By 1978, having teamed up with Rainer Buchmann of b&b, the duo unveiled the CW311 concept car, a modern interpretation of the 300 SL Coupe and the forebearer of the car we see here today. While the car was powered by a Mercedes-Benz V8 and even had the company's blessing to wear the legendary three-pointed star, mass production was not forthcoming and so, Schulz, unfettered as always, ultimately struck out on his own, effectively forming Isdera with that express purpose in mind.
The vaunted Imperator 108i is what followed, a low-production supercar built from 1984 to 1993, in a total run of only 30 units. While little changed in concept from the original CW311, including the fiberglass body built in a steel spaceframe, the most noticeable design changes to the wedge shape were the elimination of pop-up headlamps and the replacement of the taillights with Mercedes-Benz units. Underneath the bonnet at the rear, the use of Mercedes-Benz V8s started with an M117 unit, mated to a ZF five-speed transmission, and ever-increasing displacement options as Mercedes further developed its V8 platform.
The Imperator 108i we have the pleasure of presenting here is a particularly fascinating and enticing example. Of the 30 examples built, 17 were completed after a design facelift was conducted for 1992, which included the return of pop-up headlamps and revised bodywork with added side vents, among other changes. As such, the first iteration of the Imperator design, about 13 cars, was only produced at a rate of between one and two cars per year. This particular car is one of the very last first-series cars, ordered at the start of 1990, according to a copy of its original Isdera vehicle data card on file. Handwritten notes on the same document reveal an anticipated delivery date of early 1991 to “Isdera-Japan”, although the ordering client is listed as Sunport London, Ltd. in the UK, “Concessionaire: M. Thackwell.” While it is known that at least one Imperator was delivered to Japan, Eberhard Schulz's response, on his own letterhead to a former owner indicates this was a “European model delivery to UK market.” In fact, a later advertisement for the car's offering suggests it was the only such example delivered to the UK and even refers to Thackwell as the actual owner.
Certainly the involvement of “M. Thackwell,” believed to be Mike Thackwell, is particularly interesting! A former racing driver from New Zealand, he perhaps most famous for being one of the youngest drivers to ever start a Formula One Grand Prix. While his motorsport career took various turns, from Formula 2, 3, and 3000, as well as sports cars (including a win at the Nürburgring 1,000 km race in a Sauber C8), he has since retired from racing altogether.
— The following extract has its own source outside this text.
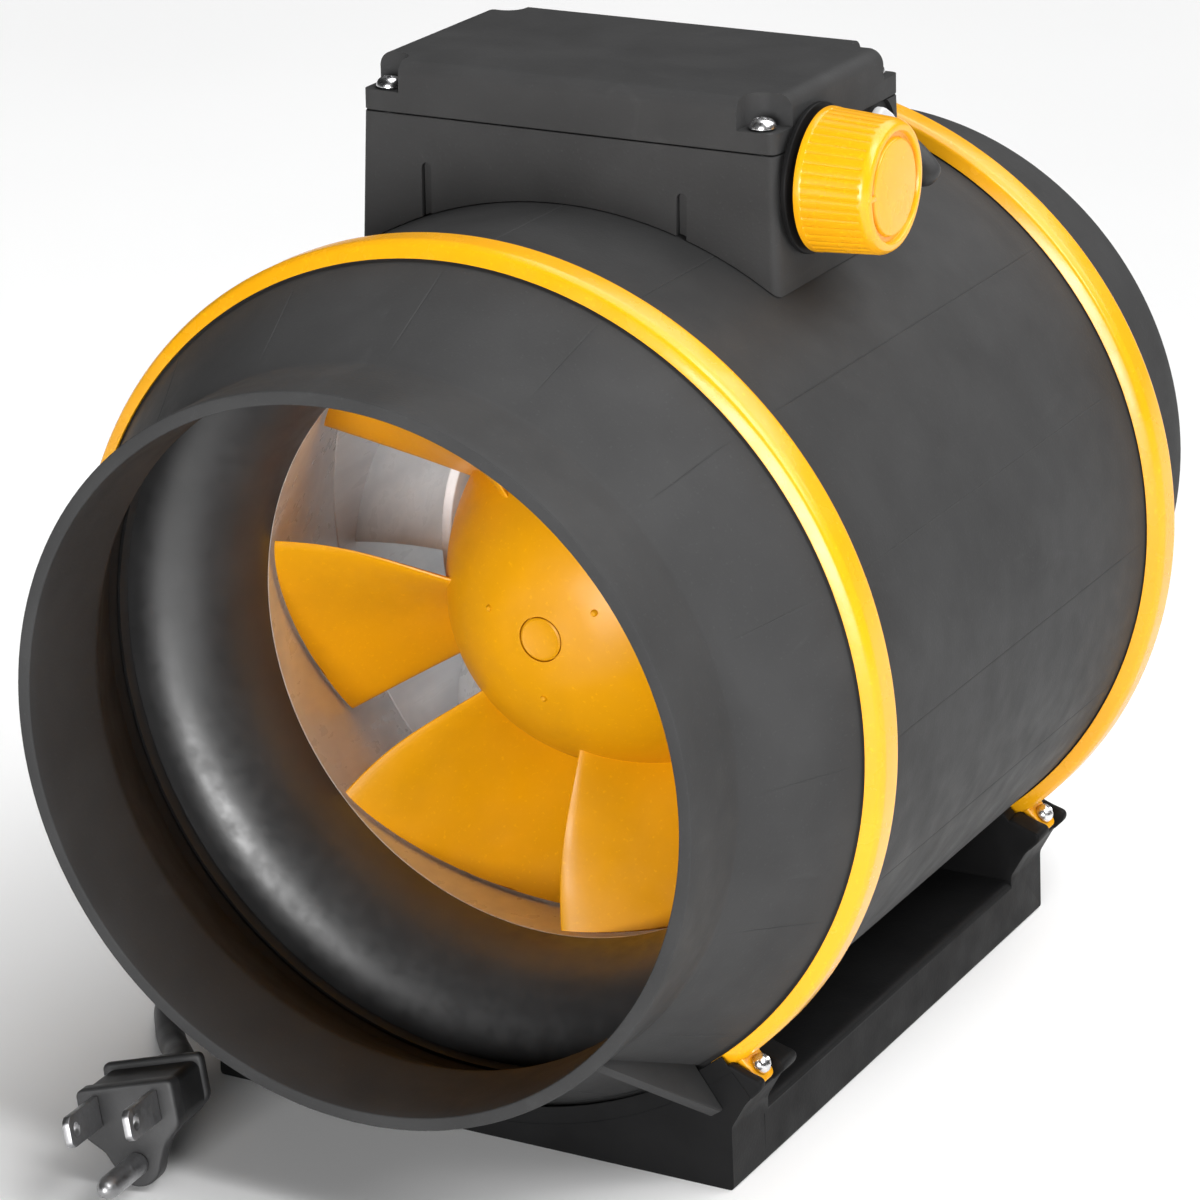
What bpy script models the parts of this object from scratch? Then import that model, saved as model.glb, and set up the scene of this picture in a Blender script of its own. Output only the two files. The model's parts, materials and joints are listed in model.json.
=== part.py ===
"""Inline duct fan with a cradle base, clamping bands, speed control box and mains lead.

The duct axis runs along Y, the inlet faces -Y and the base stands on Z = 0.
Sizes are written in millimetres and turned into metres where each mesh is made.
"""
import math

import bmesh
import bpy
from mathutils import Matrix, Vector

MM = 0.001
GAP = 0.3
AXIS_Z = 96.3                 # duct axis above the floor
HALF_LENGTH = 121.65
COLLAR_R = 75.0               # outside of the 150 mm spigots
COLLAR_END = 102.35           # where collar meets cone
WALL = 2.8
HOUSING_R = 88.5
BAND_Y = 71.45                # middle of each clamping band
BAND_R = 92.2
BAND_HALF = 5.2
BAND_END_DEG = -51.5
TAB_DEG = -49.9               # plane that the band tabs lie on
CRADLE_R = 88.85
BASE_HALF_X = 60.8
BASE_HALF_Y = 77.65
SADDLE_INNER_Y = 61.3
LEDGE_Z = 12.8
NOZZLE_LIP_Y = -67.65
THROAT_Y = -43.9
THROAT_R = 65.4
SHROUD_END_Y = 13.35
SHROUD_END_R = 84.0
STATOR_RING_R = 85.4
MOTOR_R = 50.0
BLADE_COUNT = 7
VANE_COUNT = 8
FIRST_BLADE_DEG = 169.7
BOX_HALF_Y = 28.65
BOX_SEAM_Z = 199.45
BOX_TOP_Z = 210.2
BOX_HALF_X = 47.0
BOX_WALL = 2.4
LID_SCREW_X = 42.5
LID_SCREW_Y = 25.15
KNOB_Y = -14.15
KNOB_Z = 192.0
SIDE_GLAND_Y = 17.85
SIDE_GLAND_Z = 192.2
LEAD_X = -33.0
LEAD_Z = 188.5
CORD_R = 3.1
COIL_CENTRE = (-108.0, 60.0)
COIL_LIFT = 1.0
PLUG_AT = (-49.2, -129.2, 17.3)
PLUG_YAW, PLUG_PITCH, PLUG_ROLL = 13.7, 10.0, 12.0
STEPS = 40

SPIN = {"X": Matrix.Rotation(math.pi / 2, 4, "Y"),
        "Y": Matrix.Rotation(-math.pi / 2, 4, "X"),
        "Z": Matrix.Identity(4)}

for old in list(bpy.data.objects):
    bpy.data.objects.remove(old)

PARTS = bpy.data.collections.new("inline_duct_fan")
CUTTERS = bpy.data.collections.new("cutters")
bpy.context.scene.collection.children.link(PARTS)
bpy.context.scene.collection.children.link(CUTTERS)


def material(name, colour, roughness, metallic=0.0):
    made = bpy.data.materials.new(name)
    made.use_nodes = True
    shader = made.node_tree.nodes["Principled BSDF"]
    shader.inputs["Base Color"].default_value = (*colour, 1.0)
    shader.inputs["Roughness"].default_value = roughness
    shader.inputs["Metallic"].default_value = metallic
    return made


CHARCOAL = material("charcoal_plastic", (0.065, 0.065, 0.068), 0.6)
BLACK = material("black_plastic", (0.02, 0.02, 0.022), 0.45)
NOZZLE = material("nozzle_black", (0.015, 0.015, 0.016), 0.25)
YELLOW = material("band_yellow", (1.0, 0.6, 0.02), 0.3)
ORANGE = material("impeller_orange", (0.93, 0.42, 0.02), 0.38)
SILVER = material("bright_sheet", (0.75, 0.76, 0.78), 0.3, 1.0)
STEEL = material("screw_steel", (0.7, 0.7, 0.7), 0.25, 1.0)
IRON = material("stator_iron", (0.25, 0.25, 0.26), 0.5, 1.0)
COPPER = material("copper_wire", (0.72, 0.33, 0.15), 0.35, 1.0)
MAGNET = material("magnet_grey", (0.12, 0.12, 0.13), 0.6)
BOARD = material("circuit_green", (0.02, 0.2, 0.06), 0.5)
PALE = material("pale_nylon", (0.75, 0.76, 0.76), 0.4)
RUBBER = material("cord_rubber", (0.03, 0.03, 0.03), 0.6)


def add(name, mesh, finish, matrix=None, collection=None):
    """Put a mesh in the scene as a named sub-part with its own material."""
    part = bpy.data.objects.new(name, mesh)
    mesh.materials.append(finish)
    mesh.shade_smooth()
    mesh.set_sharp_from_angle(angle=math.radians(30))
    part.matrix_world = matrix or Matrix.Identity(4)
    (collection or PARTS).objects.link(part)
    return part


def place(at, turn=None):
    return Matrix.Translation(Vector(at) * MM) @ (turn or Matrix.Identity(4))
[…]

As for the car's specification, it is particularly desirable and attractive. The aforementioned data card, specifically mentions the car's 5.0-liter Mercedes-Benz M119 V8, “Code 960”, which of course was produced from 1989 to 1999, available in various displacements and in this configuration, put out well over 300 horsepower. Specified in “Porsche Indish Rot,” or Guards Red, the car presents in the very same color combination today, complemented by a black leather interior with Recaro bucket seats. By 2007 the car resided in the UK with Peter Hartnett of London and was registered with the number “TEX 4.” Since that time, the car has arrived stateside and been maintained in a highly regarded private collection, where it has kept company with some of the most exquisite supercars and racing cars in the world. It remains in very good condition and with an odometer reading of less than 3,500 kilometers, the car's state appears to be commensurate with a low-mileage car that has been well cared for.
Aside from posters on teenage bedroom walls or online videos of high-speed track days on European racing circuits, Isdera Imperators are rarely ever seen in public and are even more infrequently seen at auction. The offering of such an exceptional example, showing such low mileage, in such an attractive specification is particularly noteworthy. A classic wedge shape, the roar of a throaty Mercedes-Benz V8, and a classic five-speed transmission — contemporary supercars will surely just be a dot in the rearview mirror!